We are developing an ambitious Fuel Poverty Strategy to tackle all the root causes of fuel poverty.  As part of the Fuel Poverty Strategy we will be setting out the characteristics of fuel poor households and considering what changes could be made to our funded schemes to better target support and those who need it most.

Warmer Homes Scotland is the Scottish Government’s national fuel poverty scheme designed to help those households living in fuel poverty or at risk of fuel poverty through the installation of measures such as insulation and heating systems in their homes.  Air source heat pumps have always been available under Warmer Homes Scotland and the number of air source heat pumps being installed has increased year on year. 122 air source heat pumps were installed in the 2018/19 operating year and 44 have been installed in the period up to 31st July in the 2019/20 operating year. Since 1 June 2019 additional renewable measures including ground source heat pumps, micro-wind, micro-hydro, micro-CHP have also been made available under the scheme.

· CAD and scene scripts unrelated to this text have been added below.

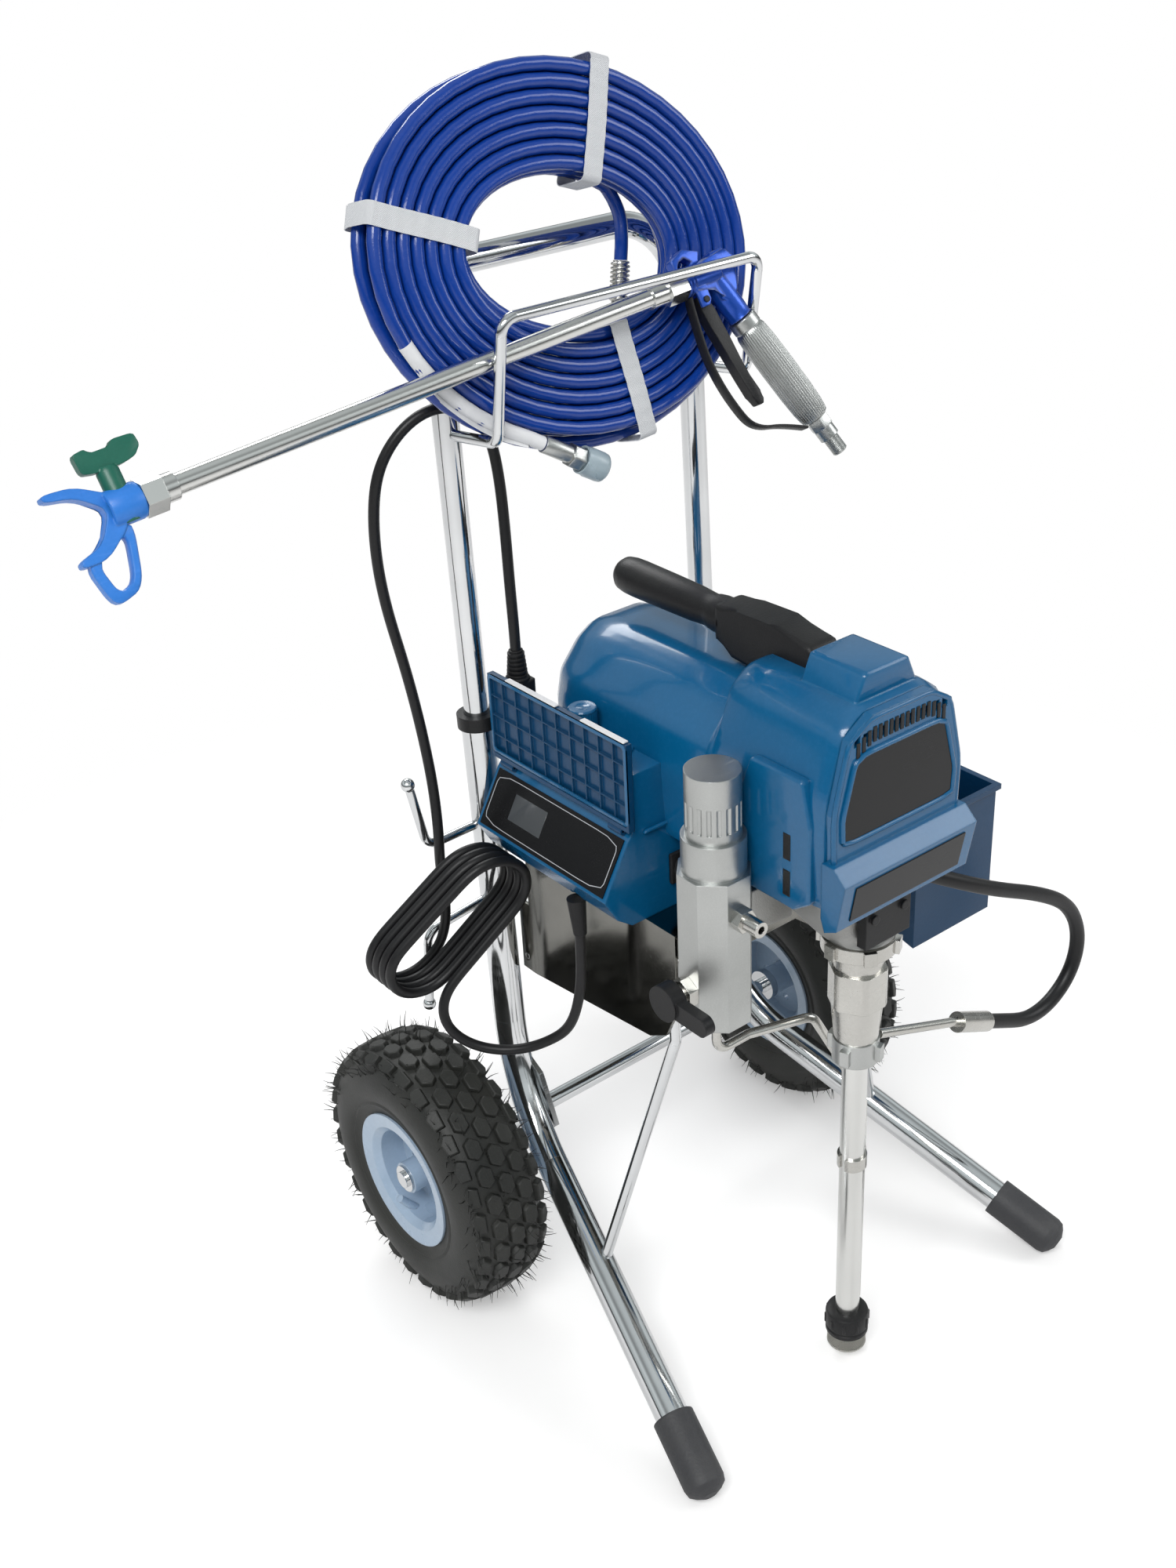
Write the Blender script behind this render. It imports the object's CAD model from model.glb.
import math
import random

import bmesh
import bpy
from mathutils import Matrix, Vector


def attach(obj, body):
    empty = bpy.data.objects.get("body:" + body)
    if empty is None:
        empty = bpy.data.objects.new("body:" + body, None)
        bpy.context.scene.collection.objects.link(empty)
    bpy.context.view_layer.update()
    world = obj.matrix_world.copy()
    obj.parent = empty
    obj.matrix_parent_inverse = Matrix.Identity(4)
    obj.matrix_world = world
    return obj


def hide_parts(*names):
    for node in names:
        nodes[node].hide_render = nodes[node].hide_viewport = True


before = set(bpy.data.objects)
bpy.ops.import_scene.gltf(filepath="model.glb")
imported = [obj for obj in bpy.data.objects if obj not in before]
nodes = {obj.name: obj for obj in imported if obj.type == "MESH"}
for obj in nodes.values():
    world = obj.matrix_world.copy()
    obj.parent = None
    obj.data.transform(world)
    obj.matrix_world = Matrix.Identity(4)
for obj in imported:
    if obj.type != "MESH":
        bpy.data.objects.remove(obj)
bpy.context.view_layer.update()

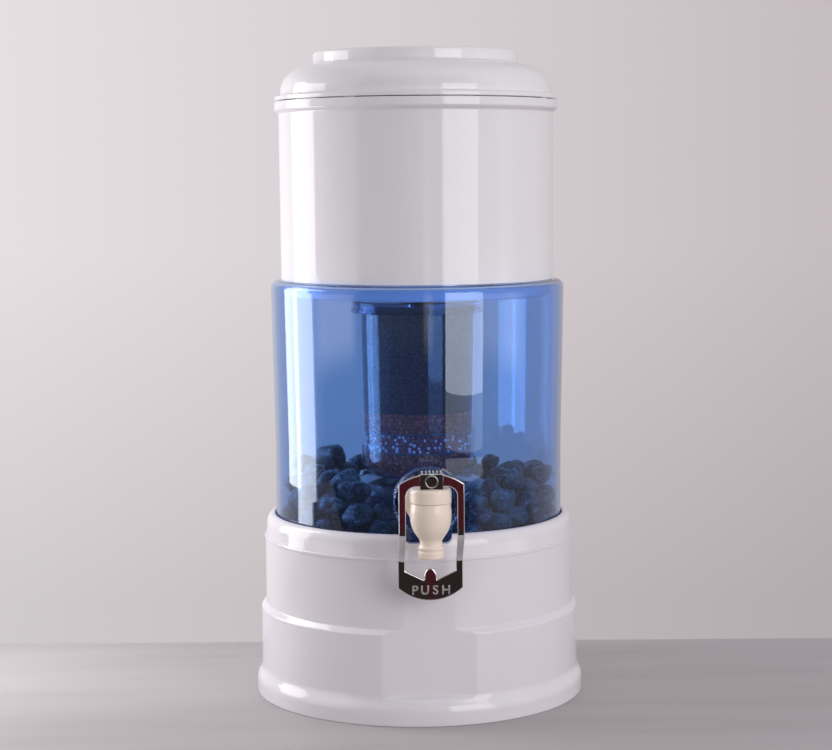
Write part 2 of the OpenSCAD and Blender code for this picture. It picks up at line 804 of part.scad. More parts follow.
module saddle() {
    low = bonnet_top_z + saddle_gap;
    high = bonnet_top_z + lever_top;
    rear_r = 4;
    length = saddle_l - rear_r;
    translate([0, -barrel_y, 0]) {
        translate([-saddle_w / 2, -lever_front, low]) cube([saddle_w, length, high - low]);
        translate([-saddle_w / 2, -lever_front + length, high - rear_r])
            rotate([0, 90, 0]) cylinder(r = rear_r, h = saddle_w);
        for (i = [0:thumb_n - 1])
            translate([(i - (thumb_n - 1) / 2) * saddle_w / thumb_n - thumb_w / 2,
                -lever_front + lever_t, high - 1])
                    cube([thumb_w, length - lever_t, thumb_h + 1]);
    }
}

module lever_ring() {
    ring_z = bonnet_top_z + lever_top / 2;
    difference() {
        rod_y(ring_r, -barrel_y - lever_front - ring_t, -barrel_y - lever_front + 1, ring_z);
        rod_y(ring_r - ring_w, -barrel_y - lever_front - 1, -barrel_y - lever_front + 2, ring_z);
    }
}

module tap_lever() {
    slot_r = sqrt(2) * rod_r + 0.3;
    slot_w = 2 * rod_r + 0.6;
    color("silver") difference() {
        union() {
            lever_loop();
            saddle();
            lever_ring();
        }
        translate([-slot_w / 2, -barrel_y - slot_r, bonnet_top_z - 1])
            cube([slot_w, 2 * slot_r, pin_rise + 1]);
        translate([-slot_w / 2, -barrel_y, pin_z]) rotate([0, 90, 0])
            cylinder(r = slot_r, h = slot_w);
        translate([-saddle_w, -barrel_y, pin_z]) rotate([0, 90, 0])
            cylinder(r = pin_r + fit_gap, h = 2 * saddle_w);
    }
}

// ---- Upper tank ----

module upper_tank() {
    in_r = plug_r - upper_wall;
    color("white") difference() {
        rotate_extrude() polygon(concat(
            [[stem_r + 0.5, plug_z]],
            arc([plug_r - 2, plug_z + 2], 2, -90, 0, 4),
            [[plug_r, ledge_z], [upper_r, ledge_z], [upper_top_r, rim_z - collar_h - 1.5]],
            curve([upper_top_r + 0.3, rim_z - collar_h], [upper_top_r + 2, rim_z - collar_h],
                [collar_r, rim_z - collar_h + 0.6], [collar_r, rim_z - collar_h + 2.5], 4),
            [[collar_r, rim_z - 0.5], [collar_r - 0.5, rim_z], [upper_mouth_r, rim_z],
                [upper_mouth_r, rim_z - collar_h], [upper_r - upper_wall, ledge_z + 4],
                [in_r, ledge_z], [in_r, upper_in_z + 1], [in_r - 1, upper_in_z],
                [stem_r + 0.5, upper_in_z]]));
    }
}

// ---- Lid ----

module lid_section(wall) {
    edge_r = collar_r - 0.2 - wall;
    dome_r = collar_r - 5.2 - wall;
    top_r = grip_r - wall;
    low = wall == 0 ? lid_z : lid_z - 1;
    round_r = max(0.5, grip_round - wall / 2);
    top = grip_z + grip_h - wall;
    polygon(concat(
        [[0, low], [wall == 0 ? edge_r : upper_mouth_r - spigot_gap - wall, low]],
        wall == 0
            ? [[edge_r, lip_top_z - 0.8], [edge_r - 0.8, lip_top_z], [dome_r, lip_top_z + 0.8]]
            : [[upper_mouth_r - spigot_gap - wall, lip_top_z]],
        curve([dome_r, lip_top_z + 1.2], [dome_r, lip_top_z + 13.2 - wall],
            [grip_r + 17.7 - wall, grip_z - 5.1 - wall], [grip_r + 0.2, grip_z - wall], 12),
        [[top_r, grip_z + 0.2 - wall]],
        arc([top_r - round_r, top - round_r], round_r, 0, 90, 5),
        [[0, top]]));
}

module lid() {
    ring_r = upper_mouth_r - spigot_gap;
    color("white") union() {
        difference() {
            rotate_extrude() lid_section(0);
            rotate_extrude() lid_section(lid_wall);
        }
        disc(ring_r, rim_z - spigot_h, lid_z - rim_z + spigot_h + 1, ring_r - lid_wall);
        for (i = [0:pad_n - 1]) rotate(pad_turn - 90 + 360 * i / pad_n)
            translate([ring_r - lid_wall / 2, -pad_w / 2, rim_z + pad_gap])
                cube([collar_r - 1.5 - ring_r + lid_wall / 2, pad_w, vent_gap + 1]);
    }
}

// ---- Dome filter ----

module ceramic_dome() {
    low = upper_in_z + washer_t + dome_base_h / 2;
    side = dome_h - dome_r;
    color("ivory") difference() {
        union() {
            disc(dome_r, low, side);
            translate([0, 0, low + side]) intersection() {
                sphere(r = dome_r);
                disc(dome_r, 0, dome_r);
            }
        }
        disc(dome_r - dome_wall, low - 1, side + 1);
        translate([0, 0, low + side]) sphere(r = dome_r - dome_wall);
    }
}

module dome_base() {
    low = upper_in_z + washer_t;
    stem_low = cap_top_z - cap_wall - 1;
    out_r = dome_r + dome_base_out;
    color("lightsteelblue") difference() {
        union() {
            disc(out_r, low, dome_base_h);
            disc(stem_r, stem_low, low - stem_low + 1);
        }
        disc(dome_r + fit_gap, low + dome_base_h / 2, dome_base_h,
            dome_r - dome_wall - fit_gap);
        disc(stem_bore_r, stem_low - 1, low + dome_base_h - stem_low + 2);
    }
}

module dome_washer() {
    color("dimgray") disc(washer_r, upper_in_z, washer_t, stem_r + fit_gap);
}

module cartridge_washer() {
    color("dimgray") disc(washer_r, plug_z - washer_t, washer_t, stem_r + fit_gap);
}

// ---- Cartridge ----

module cartridge_cap() {
    color("steelblue", 0.7) difference() {
        rotate_extrude() polygon([
            [socket_r, cap_top_z + neck_h], [socket_out_r, cap_top_z + neck_h],
            [socket_out_r, cap_top_z], [cap_r - 1, cap_top_z], [cap_r, cap_top_z - 1],
            [cap_r, cap_z + cap_lip_h], [cap_r + cap_lip_out, cap_z + cap_lip_h],
            [cap_r + cap_lip_out, cap_z], [cap_in_r, cap_z],
            [cap_in_r, cap_top_z - cap_wall], [socket_out_r, cap_top_z - cap_wall],
            [socket_out_r, inlet_felt_z], [socket_r, inlet_felt_z]]);
    }
}

module cartridge_seal() {
    color("dimgray") disc(cup_r - 0.2, cup_top_z, cap_seal_t, cup_r - cup_wall);
}

// Outer radius of the cup at height z
function cup_at(z) = cup_r - cup_taper * (cup_top_z - z) / cup_h;

module cup_outline(inset) {
    low = cup_z + inset;
    r = cup_foot_r - inset;
    foot_out_r = cup_at(cup_z + cup_foot_r) - inset;
    polygon(concat([[0, low]],
        arc([foot_out_r - r, low + r], r, -90, 0, 8),
        [[cup_r - inset, cup_top_z + (inset > 0 ? 1 : 0)],
            [0, cup_top_z + (inset > 0 ? 1 : 0)]]));
}

module cartridge_cup() {
    hole_ring_r = cup_at(cup_z) * 0.5;
    color("lightsteelblue", 0.4) difference() {
        rotate_extrude() cup_outline(0);
        rotate_extrude() cup_outline(cup_wall);
        for (i = [0:outlet_n - 1]) rotate(360 * i / outlet_n)
            translate([hole_ring_r, 0, cup_z - 1]) cylinder(r = outlet_r, h = cup_wall + 2);
    }
}

// A layer inside the cup, from z up to z + h
module bed(z, h, hole = 0) {
    intersection() {
        rotate_extrude() cup_outline(cup_wall + bed_gap);
        disc(cup_r, z, h, hole);
    }
}

module inlet_felt() {
    color("whitesmoke") bed(inlet_felt_z, inlet_felt_t, socket_out_r + bed_gap);
}

module carbon_bed() { color("black") bed(carbon_z, inlet_felt_z - carbon_z); }

module upper_ceramic_balls() { color("sienna") bed(high_balls_z, high_balls_h); }

module upper_felt() { color("whitesmoke") bed(high_felt_z, felt_t); }

module mineral_balls() { color("white") bed(white_balls_z, white_balls_h); }

module lower_felt() { color("whitesmoke") bed(low_felt_z, felt_t); }

module lower_ceramic_balls() { color("sienna") bed(low_balls_z, low_balls_h); }

module outlet_screen() {
    color("whitesmoke")
        disc(cup_at(cup_z + cup_foot_r) - cup_foot_r, cup_in_z, screen_t);
}

base_stand();
lower_tank();
stone_tray();
mineral_stones();
tap_body();
tap_bonnet();
bonnet_gasket();
tap_outer_washer();
tap_inner_washer();
tap_nut();
valve_stem();
valve_seal();
valve_spring();
lever_pin();
tap_lever();
upper_tank();
ceramic_dome();
dome_base();
dome_washer();
cartridge_washer();
cartridge_cap();
cartridge_seal();
cartridge_cup();
inlet_felt();
carbon_bed();
upper_ceramic_balls();
upper_felt();
mineral_balls();
lower_felt();
lower_ceramic_balls();
outlet_screen();
lid();
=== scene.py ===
import math
import bmesh
import bpy
import numpy as np
from mathutils import Matrix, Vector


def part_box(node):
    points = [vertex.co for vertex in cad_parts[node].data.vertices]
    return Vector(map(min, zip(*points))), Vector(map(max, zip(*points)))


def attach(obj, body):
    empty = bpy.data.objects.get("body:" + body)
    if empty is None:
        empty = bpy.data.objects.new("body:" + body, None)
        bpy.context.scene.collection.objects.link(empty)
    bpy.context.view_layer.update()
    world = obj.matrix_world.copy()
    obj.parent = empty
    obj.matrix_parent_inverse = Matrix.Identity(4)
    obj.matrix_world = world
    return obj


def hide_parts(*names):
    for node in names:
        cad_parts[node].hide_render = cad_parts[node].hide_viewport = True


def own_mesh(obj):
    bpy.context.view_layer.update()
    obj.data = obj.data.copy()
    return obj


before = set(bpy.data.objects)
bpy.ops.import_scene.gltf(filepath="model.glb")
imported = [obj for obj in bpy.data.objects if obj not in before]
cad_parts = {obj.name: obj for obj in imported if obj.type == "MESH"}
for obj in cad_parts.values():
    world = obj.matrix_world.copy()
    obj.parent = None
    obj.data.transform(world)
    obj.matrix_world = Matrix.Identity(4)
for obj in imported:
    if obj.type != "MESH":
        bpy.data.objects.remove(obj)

mm = 0.001
degree = math.radians(1)
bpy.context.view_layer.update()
low = {name: np.array(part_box(name)[0]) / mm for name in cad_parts}  # each CAD node's corners, in millimetres
high = {name: np.array(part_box(name)[1]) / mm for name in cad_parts}
barrelY = (low["tap_bonnet"][1] + high["tap_bonnet"][1]) / 2
tapZ = (low["tap_outer_washer"][2] + high["tap_outer_washer"][2]) / 2
print("frame loaded:", len(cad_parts), "nodes")


# How far an upright round node reaches from the middle, and the heights of its foot and its top.
def roundSize(name):
    return high[name][0], low[name][2], high[name][2]


# Camera, table and light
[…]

Since 2013, we have supported delivery of small numbers of air source heat pumps and other renewable heat measures through our funding for Area Based Schemes delivered by local councils. ABS is focused primarily upon insulation measures for ‘hard to treat’ properties but increasingly these projects include renewables to help achieve energy efficiency targets for housing, for example this year we are funding air source heat pump projects with both Glasgow City and Scottish Borders councils.